Vicky (Jonas Hämmerle) is the son of Halvar (Waldemar Kobus), chief of the Viking village of Flake. Halvar is a strong and big warrior who measures the strength of people through muscles. Vicky, on the other hand, is a small but very smart boy who always has to prove his father that the ingenuity of a man can meet muscles.

One day the village of Flake falls under attack, and all the children – including Vicky's girlfriend Ylvi (Mercedes Jadea Diaz) – are kidnapped except for Vicky himself, so Vicky, his father Halvar and the other Vikings of the village decide to go out and try to rescue them.
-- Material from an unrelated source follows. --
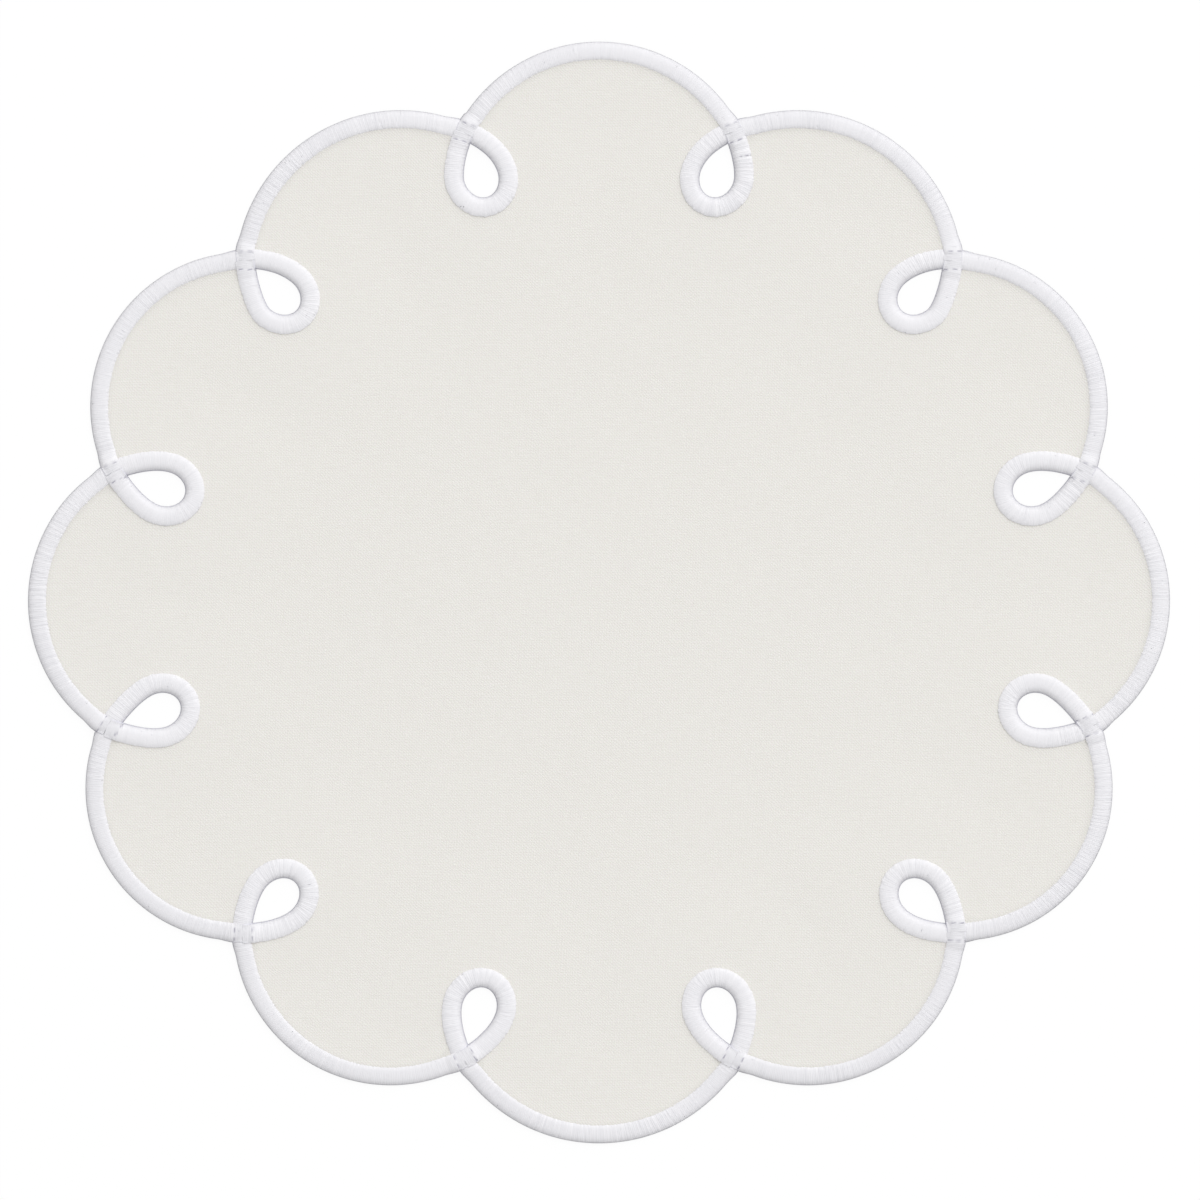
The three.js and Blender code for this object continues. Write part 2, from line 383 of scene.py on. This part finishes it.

The kidnappers turn out to be Sven the Terrible and his band of Viking pirates, who are hunting for a legendary treasure, and in order to gain it, they need the assistance of a child who has never spoken a lie in his or her life. Whilst in pursuit, the Flake Vikings pick up a young Chinese girl and an obnoxious bard (Michael Herbig) for company, and together they succeed in rescuing the children, outsmarting Sven and escaping back to Flake with the treasure (though it is not as bountiful as they might have imagined).

==Cast==
- Jonas Hämmerle as Vicky
- Waldemar Kobus as Halvar
- Nic Romm as Tjure
- Christian Koch as Snorre
- Olaf Krätke as Urobe
- Mike Maas as Gorm
- Patrick Reichel as Ulme
- Jörg Moukaddam as Faxe
- Mercedes Jadea Diaz as Ylvi
- Sanne Schnapp as Ylva
- Ankie Beilke as Lee Fu
- Günther Kaufmann as Schrecklicher Sven
- Christoph Maria Herbst as Pokka
- Helmfried von Lüttichau as Strickerpirat

===English dub===
- John Hasler

==Sequel==
A sequel, titled Vicky and the Treasure of the Gods, was released in Germany on September 29, 2011. The film was presented in 3D and included the original cast with the exception of Michael Herbig, who was replaced by Christian Ditter.